Please return the full listing below without altering anything.

** Start of Material **

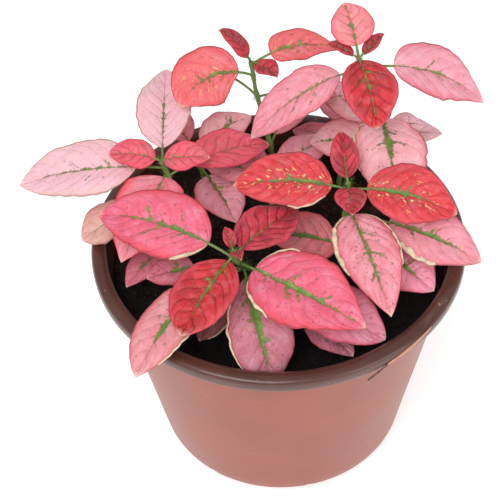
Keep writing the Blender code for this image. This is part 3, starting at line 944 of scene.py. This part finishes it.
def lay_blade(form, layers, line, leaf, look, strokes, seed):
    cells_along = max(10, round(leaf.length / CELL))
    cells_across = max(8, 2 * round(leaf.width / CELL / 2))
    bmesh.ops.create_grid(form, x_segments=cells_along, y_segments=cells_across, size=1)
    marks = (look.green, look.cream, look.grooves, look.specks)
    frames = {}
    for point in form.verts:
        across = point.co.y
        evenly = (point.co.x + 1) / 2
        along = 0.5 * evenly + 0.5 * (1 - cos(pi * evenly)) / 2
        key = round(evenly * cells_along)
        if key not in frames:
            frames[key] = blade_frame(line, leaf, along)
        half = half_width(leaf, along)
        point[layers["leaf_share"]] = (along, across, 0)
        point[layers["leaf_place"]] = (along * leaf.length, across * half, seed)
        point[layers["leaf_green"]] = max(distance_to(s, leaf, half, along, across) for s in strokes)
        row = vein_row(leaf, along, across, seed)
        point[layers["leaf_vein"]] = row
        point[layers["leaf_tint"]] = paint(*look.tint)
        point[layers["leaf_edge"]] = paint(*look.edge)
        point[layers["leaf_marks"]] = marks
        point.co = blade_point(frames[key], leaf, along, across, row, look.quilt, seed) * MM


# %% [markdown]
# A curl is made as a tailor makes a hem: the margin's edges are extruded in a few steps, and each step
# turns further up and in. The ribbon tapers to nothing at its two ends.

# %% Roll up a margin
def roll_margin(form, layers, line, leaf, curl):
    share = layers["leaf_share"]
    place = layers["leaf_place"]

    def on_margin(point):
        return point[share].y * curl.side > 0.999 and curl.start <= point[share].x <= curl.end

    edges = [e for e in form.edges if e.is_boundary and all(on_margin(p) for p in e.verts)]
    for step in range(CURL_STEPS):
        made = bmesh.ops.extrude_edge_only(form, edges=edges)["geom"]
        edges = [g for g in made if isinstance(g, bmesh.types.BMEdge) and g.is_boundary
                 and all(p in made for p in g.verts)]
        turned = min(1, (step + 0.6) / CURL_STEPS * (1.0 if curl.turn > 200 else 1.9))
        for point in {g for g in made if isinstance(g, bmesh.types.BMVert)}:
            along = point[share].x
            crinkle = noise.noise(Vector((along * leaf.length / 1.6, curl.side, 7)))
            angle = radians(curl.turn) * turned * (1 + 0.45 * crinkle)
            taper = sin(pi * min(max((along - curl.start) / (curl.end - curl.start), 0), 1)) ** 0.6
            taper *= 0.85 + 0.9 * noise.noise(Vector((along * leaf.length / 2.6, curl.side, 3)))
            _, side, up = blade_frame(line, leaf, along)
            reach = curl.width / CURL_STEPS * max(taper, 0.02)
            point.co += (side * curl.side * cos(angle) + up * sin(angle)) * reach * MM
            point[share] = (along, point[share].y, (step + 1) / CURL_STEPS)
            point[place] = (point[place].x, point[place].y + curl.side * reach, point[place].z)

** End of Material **

[Result for this task]
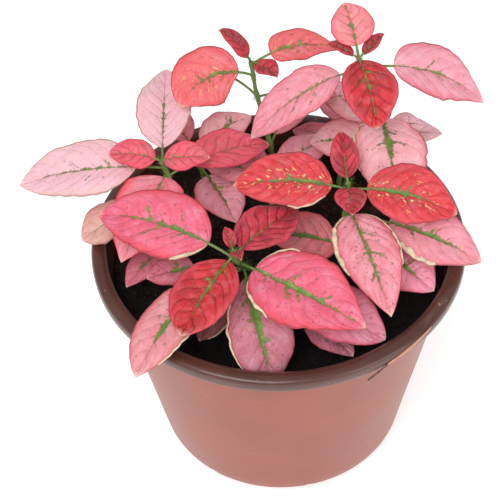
Keep writing the Blender code for this image. This is part 3, starting at line 944 of scene.py. This part finishes it.
def lay_blade(form, layers, line, leaf, look, strokes, seed):
    cells_along = max(10, round(leaf.length / CELL))
    cells_across = max(8, 2 * round(leaf.width / CELL / 2))
    bmesh.ops.create_grid(form, x_segments=cells_along, y_segments=cells_across, size=1)
    marks = (look.green, look.cream, look.grooves, look.specks)
    frames = {}
    for point in form.verts:
        across = point.co.y
        evenly = (point.co.x + 1) / 2
        along = 0.5 * evenly + 0.5 * (1 - cos(pi * evenly)) / 2
        key = round(evenly * cells_along)
        if key not in frames:
            frames[key] = blade_frame(line, leaf, along)
        half = half_width(leaf, along)
        point[layers["leaf_share"]] = (along, across, 0)
        point[layers["leaf_place"]] = (along * leaf.length, across * half, seed)
        point[layers["leaf_green"]] = max(distance_to(s, leaf, half, along, across) for s in strokes)
        row = vein_row(leaf, along, across, seed)
        point[layers["leaf_vein"]] = row
        point[layers["leaf_tint"]] = paint(*look.tint)
        point[layers["leaf_edge"]] = paint(*look.edge)
        point[layers["leaf_marks"]] = marks
        point.co = blade_point(frames[key], leaf, along, across, row, look.quilt, seed) * MM


# %% [markdown]
# A curl is made as a tailor makes a hem: the margin's edges are extruded in a few steps, and each step
# turns further up and in. The ribbon tapers to nothing at its two ends.

# %% Roll up a margin
def roll_margin(form, layers, line, leaf, curl):
    share = layers["leaf_share"]
    place = layers["leaf_place"]

    def on_margin(point):
        return point[share].y * curl.side > 0.999 and curl.start <= point[share].x <= curl.end

    edges = [e for e in form.edges if e.is_boundary and all(on_margin(p) for p in e.verts)]
    for step in range(CURL_STEPS):
        made = bmesh.ops.extrude_edge_only(form, edges=edges)["geom"]
        edges = [g for g in made if isinstance(g, bmesh.types.BMEdge) and g.is_boundary
                 and all(p in made for p in g.verts)]
        turned = min(1, (step + 0.6) / CURL_STEPS * (1.0 if curl.turn > 200 else 1.9))
        for point in {g for g in made if isinstance(g, bmesh.types.BMVert)}:
            along = point[share].x
            crinkle = noise.noise(Vector((along * leaf.length / 1.6, curl.side, 7)))
            angle = radians(curl.turn) * turned * (1 + 0.45 * crinkle)
            taper = sin(pi * min(max((along - curl.start) / (curl.end - curl.start), 0), 1)) ** 0.6
            taper *= 0.85 + 0.9 * noise.noise(Vector((along * leaf.length / 2.6, curl.side, 3)))
            _, side, up = blade_frame(line, leaf, along)
            reach = curl.width / CURL_STEPS * max(taper, 0.02)
            point.co += (side * curl.side * cos(angle) + up * sin(angle)) * reach * MM
            point[share] = (along, point[share].y, (step + 1) / CURL_STEPS)
            point[place] = (point[place].x, point[place].y + curl.side * reach, point[place].z)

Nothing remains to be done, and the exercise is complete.